## TASK DESCRIPTION
Copy each line holding the string "from".

## DATASET ENTRIES
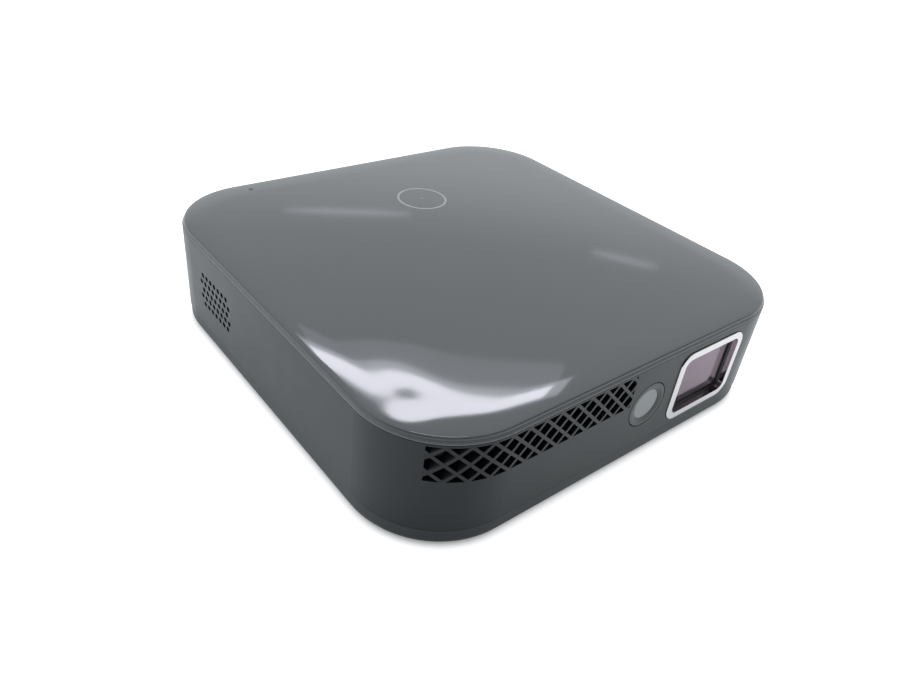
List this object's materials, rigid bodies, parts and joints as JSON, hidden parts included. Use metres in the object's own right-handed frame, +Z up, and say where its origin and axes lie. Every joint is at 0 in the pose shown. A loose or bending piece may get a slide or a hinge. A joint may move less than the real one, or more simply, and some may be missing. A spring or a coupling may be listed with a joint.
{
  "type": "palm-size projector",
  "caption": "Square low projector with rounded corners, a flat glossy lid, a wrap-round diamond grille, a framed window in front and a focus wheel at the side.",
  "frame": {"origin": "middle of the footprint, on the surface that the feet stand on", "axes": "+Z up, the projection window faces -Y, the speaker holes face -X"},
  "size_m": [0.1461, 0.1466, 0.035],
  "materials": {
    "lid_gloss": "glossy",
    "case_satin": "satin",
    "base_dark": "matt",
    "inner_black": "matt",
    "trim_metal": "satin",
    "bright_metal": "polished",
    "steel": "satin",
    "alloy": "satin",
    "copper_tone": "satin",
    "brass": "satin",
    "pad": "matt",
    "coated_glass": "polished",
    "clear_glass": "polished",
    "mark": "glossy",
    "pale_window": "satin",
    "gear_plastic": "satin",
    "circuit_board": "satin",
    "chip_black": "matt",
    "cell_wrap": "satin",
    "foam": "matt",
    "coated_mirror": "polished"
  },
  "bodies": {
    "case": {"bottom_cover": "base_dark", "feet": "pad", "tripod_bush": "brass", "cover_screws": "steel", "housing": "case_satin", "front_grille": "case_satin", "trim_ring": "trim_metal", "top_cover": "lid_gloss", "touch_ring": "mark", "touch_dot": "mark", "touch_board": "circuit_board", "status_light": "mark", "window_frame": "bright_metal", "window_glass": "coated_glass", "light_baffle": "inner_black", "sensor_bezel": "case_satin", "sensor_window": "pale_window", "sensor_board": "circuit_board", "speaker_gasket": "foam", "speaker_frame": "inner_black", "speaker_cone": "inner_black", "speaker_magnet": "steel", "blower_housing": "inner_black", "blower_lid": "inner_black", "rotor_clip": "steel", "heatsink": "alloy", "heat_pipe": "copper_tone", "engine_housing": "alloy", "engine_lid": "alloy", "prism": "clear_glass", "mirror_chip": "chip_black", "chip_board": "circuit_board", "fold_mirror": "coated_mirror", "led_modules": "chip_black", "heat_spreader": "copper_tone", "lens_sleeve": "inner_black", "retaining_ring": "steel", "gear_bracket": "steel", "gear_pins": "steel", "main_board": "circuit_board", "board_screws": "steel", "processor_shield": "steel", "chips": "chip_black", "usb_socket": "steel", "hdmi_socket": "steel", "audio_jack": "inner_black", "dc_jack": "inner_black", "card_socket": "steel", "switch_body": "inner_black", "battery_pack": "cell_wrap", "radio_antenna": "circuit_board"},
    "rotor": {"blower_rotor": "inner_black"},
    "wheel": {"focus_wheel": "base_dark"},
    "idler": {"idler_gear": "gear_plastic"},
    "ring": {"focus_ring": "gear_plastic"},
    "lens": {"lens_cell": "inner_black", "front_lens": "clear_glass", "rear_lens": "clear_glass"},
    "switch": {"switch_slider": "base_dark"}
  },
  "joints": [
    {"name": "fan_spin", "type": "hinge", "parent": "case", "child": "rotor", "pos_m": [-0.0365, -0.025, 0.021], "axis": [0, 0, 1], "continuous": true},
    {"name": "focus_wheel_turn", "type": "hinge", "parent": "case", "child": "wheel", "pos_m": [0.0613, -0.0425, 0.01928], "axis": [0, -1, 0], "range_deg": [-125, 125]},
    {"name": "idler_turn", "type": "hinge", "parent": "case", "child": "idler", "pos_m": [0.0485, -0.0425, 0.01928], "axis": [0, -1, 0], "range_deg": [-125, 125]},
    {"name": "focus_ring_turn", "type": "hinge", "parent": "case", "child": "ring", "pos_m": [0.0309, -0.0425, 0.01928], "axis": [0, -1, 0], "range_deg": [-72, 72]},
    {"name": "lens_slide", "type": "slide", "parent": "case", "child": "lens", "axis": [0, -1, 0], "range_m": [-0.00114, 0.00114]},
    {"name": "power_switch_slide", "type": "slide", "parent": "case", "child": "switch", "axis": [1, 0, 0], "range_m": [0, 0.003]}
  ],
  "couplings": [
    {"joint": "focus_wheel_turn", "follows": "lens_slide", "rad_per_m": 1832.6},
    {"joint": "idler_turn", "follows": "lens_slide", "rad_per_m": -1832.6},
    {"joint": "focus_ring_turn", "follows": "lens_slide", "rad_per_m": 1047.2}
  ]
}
---
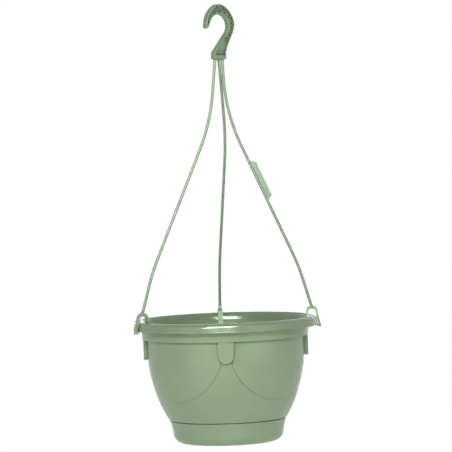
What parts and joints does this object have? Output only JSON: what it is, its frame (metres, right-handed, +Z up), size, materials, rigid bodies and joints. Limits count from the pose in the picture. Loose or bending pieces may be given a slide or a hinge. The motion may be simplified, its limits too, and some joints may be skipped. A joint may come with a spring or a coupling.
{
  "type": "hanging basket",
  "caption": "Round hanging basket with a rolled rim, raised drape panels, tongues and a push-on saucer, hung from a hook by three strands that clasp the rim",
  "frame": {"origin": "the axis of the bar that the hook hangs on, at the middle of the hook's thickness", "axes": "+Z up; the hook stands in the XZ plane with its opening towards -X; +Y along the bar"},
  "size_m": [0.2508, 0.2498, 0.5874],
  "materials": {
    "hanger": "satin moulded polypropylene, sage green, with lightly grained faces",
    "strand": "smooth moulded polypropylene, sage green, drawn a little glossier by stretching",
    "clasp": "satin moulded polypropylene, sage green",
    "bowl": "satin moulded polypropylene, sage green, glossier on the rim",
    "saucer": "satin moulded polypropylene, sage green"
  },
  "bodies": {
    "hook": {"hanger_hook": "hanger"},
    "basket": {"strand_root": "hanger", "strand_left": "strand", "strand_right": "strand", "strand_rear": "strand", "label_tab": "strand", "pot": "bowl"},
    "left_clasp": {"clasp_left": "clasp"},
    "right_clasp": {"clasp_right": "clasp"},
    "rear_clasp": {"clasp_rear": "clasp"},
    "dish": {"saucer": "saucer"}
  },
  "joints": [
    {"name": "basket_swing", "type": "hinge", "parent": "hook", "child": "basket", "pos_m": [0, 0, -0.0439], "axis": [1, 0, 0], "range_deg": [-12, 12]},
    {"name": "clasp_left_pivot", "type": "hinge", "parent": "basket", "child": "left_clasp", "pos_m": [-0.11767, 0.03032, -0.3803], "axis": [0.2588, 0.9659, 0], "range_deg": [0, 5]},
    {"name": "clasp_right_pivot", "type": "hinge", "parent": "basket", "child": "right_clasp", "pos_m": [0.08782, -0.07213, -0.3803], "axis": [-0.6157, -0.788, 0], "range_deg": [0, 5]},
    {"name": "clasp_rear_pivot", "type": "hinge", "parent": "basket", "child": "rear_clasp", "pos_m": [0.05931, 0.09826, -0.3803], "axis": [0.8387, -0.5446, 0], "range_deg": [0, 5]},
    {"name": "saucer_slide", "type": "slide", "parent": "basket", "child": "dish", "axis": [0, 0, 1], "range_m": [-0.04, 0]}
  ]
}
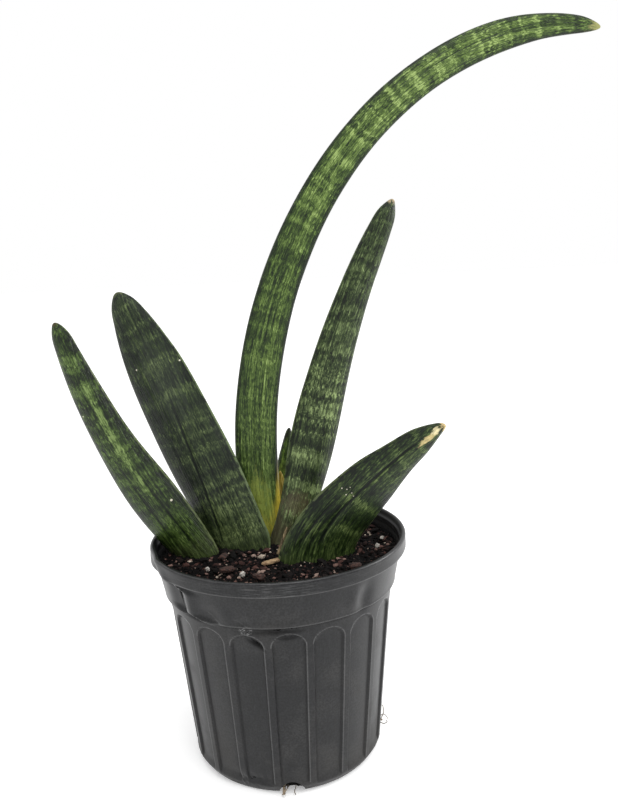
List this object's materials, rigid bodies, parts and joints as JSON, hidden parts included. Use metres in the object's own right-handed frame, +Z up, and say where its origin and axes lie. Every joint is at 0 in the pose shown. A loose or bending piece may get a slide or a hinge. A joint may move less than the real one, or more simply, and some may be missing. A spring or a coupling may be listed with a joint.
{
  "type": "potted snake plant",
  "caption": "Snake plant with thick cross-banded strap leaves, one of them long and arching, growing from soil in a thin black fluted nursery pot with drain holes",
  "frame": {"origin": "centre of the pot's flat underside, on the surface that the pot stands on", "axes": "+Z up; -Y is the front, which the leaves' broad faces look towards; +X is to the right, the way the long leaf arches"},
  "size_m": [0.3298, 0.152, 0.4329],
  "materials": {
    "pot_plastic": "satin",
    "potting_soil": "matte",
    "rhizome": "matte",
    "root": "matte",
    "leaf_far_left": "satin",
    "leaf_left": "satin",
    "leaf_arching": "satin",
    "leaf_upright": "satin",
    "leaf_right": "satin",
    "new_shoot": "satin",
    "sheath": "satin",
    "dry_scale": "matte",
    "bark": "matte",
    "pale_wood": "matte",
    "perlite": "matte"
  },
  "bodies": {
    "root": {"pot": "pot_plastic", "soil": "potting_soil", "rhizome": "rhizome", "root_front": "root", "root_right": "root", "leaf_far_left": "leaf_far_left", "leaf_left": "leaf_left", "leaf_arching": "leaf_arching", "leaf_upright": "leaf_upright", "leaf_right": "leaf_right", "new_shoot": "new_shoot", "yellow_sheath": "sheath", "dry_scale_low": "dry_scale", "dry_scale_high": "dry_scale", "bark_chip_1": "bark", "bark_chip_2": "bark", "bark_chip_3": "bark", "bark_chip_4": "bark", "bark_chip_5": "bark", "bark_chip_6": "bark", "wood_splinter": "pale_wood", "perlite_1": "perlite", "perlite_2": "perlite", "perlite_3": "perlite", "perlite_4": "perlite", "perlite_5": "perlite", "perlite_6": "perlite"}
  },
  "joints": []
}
...
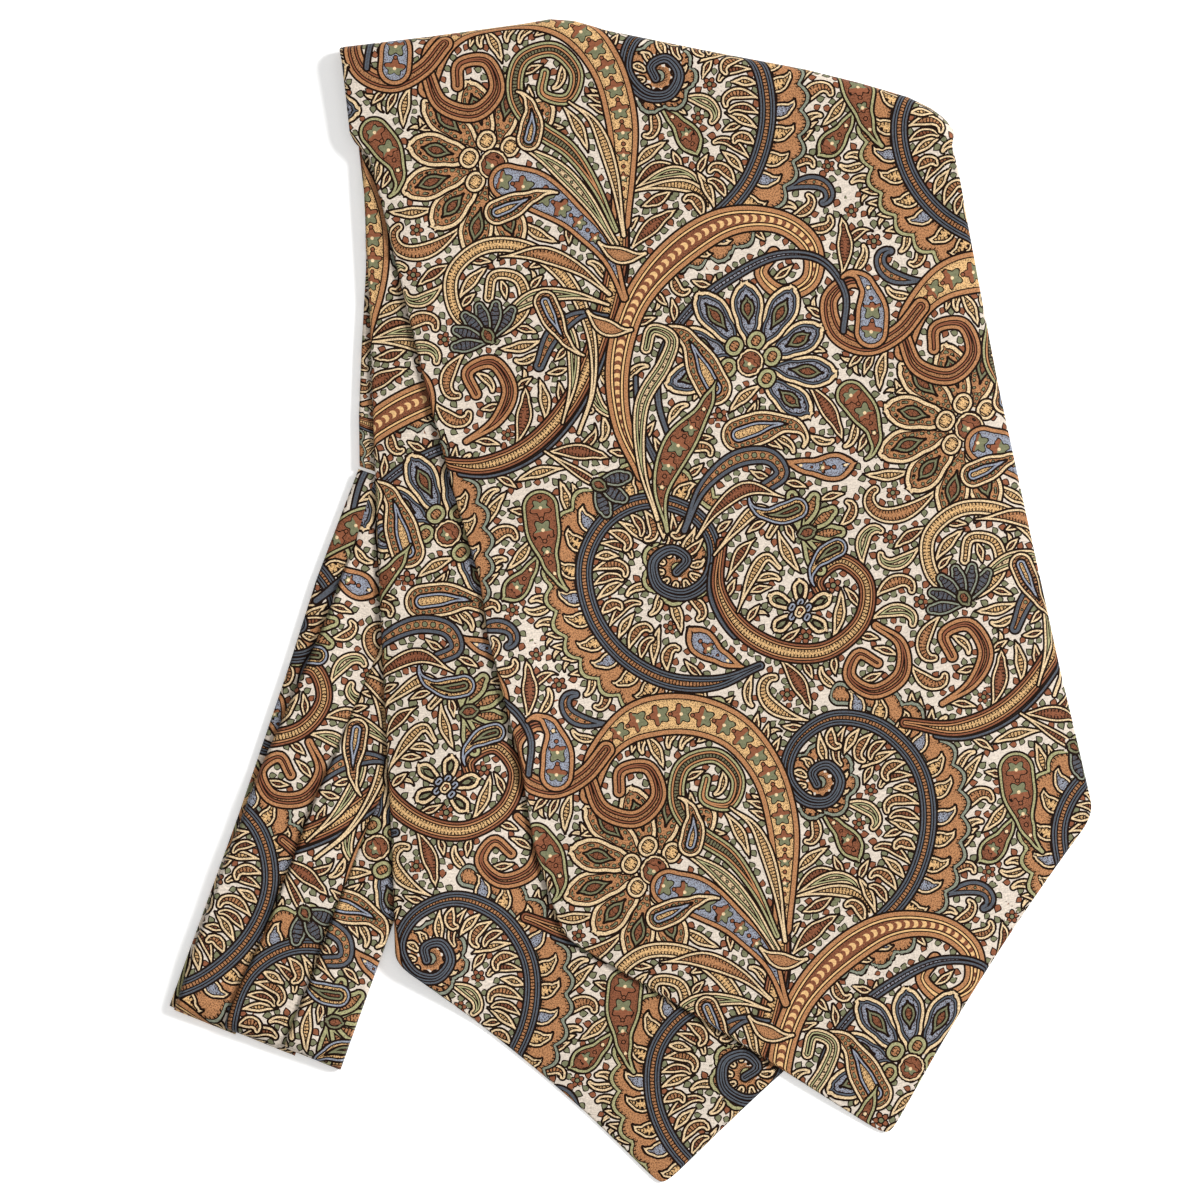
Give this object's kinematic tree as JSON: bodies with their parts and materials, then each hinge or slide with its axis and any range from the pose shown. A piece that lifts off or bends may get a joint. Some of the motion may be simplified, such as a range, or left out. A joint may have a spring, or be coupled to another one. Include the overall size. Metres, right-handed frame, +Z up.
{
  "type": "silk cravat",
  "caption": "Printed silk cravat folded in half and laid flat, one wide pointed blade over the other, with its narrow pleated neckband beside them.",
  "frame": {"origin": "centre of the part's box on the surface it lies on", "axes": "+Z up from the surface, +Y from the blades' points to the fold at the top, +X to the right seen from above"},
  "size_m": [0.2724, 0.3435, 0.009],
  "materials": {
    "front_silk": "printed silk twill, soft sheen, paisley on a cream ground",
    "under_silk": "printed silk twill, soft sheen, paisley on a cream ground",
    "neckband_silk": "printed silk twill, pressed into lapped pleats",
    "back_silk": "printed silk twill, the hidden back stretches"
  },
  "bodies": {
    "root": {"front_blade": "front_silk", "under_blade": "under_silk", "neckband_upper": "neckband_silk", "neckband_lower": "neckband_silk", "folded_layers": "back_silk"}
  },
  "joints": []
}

## EXERCISE ANSWER
What parts and joints does this object have? Output only JSON: what it is, its frame (metres, right-handed, +Z up), size, materials, rigid bodies and joints. Limits count from the pose in the picture. Loose or bending pieces may be given a slide or a hinge. The motion may be simplified, its limits too, and some joints may be skipped. A joint may come with a spring or a coupling.
  "caption": "Round hanging basket with a rolled rim, raised drape panels, tongues and a push-on saucer, hung from a hook by three strands that clasp the rim",
  "caption": "Snake plant with thick cross-banded strap leaves, one of them long and arching, growing from soil in a thin black fluted nursery pot with drain holes",
Give this object's kinematic tree as JSON: bodies with their parts and materials, then each hinge or slide with its axis and any range from the pose shown. A piece that lifts off or bends may get a joint. Some of the motion may be simplified, such as a range, or left out. A joint may have a spring, or be coupled to another one. Include the overall size. Metres, right-handed frame, +Z up.
  "frame": {"origin": "centre of the part's box on the surface it lies on", "axes": "+Z up from the surface, +Y from the blades' points to the fold at the top, +X to the right seen from above"},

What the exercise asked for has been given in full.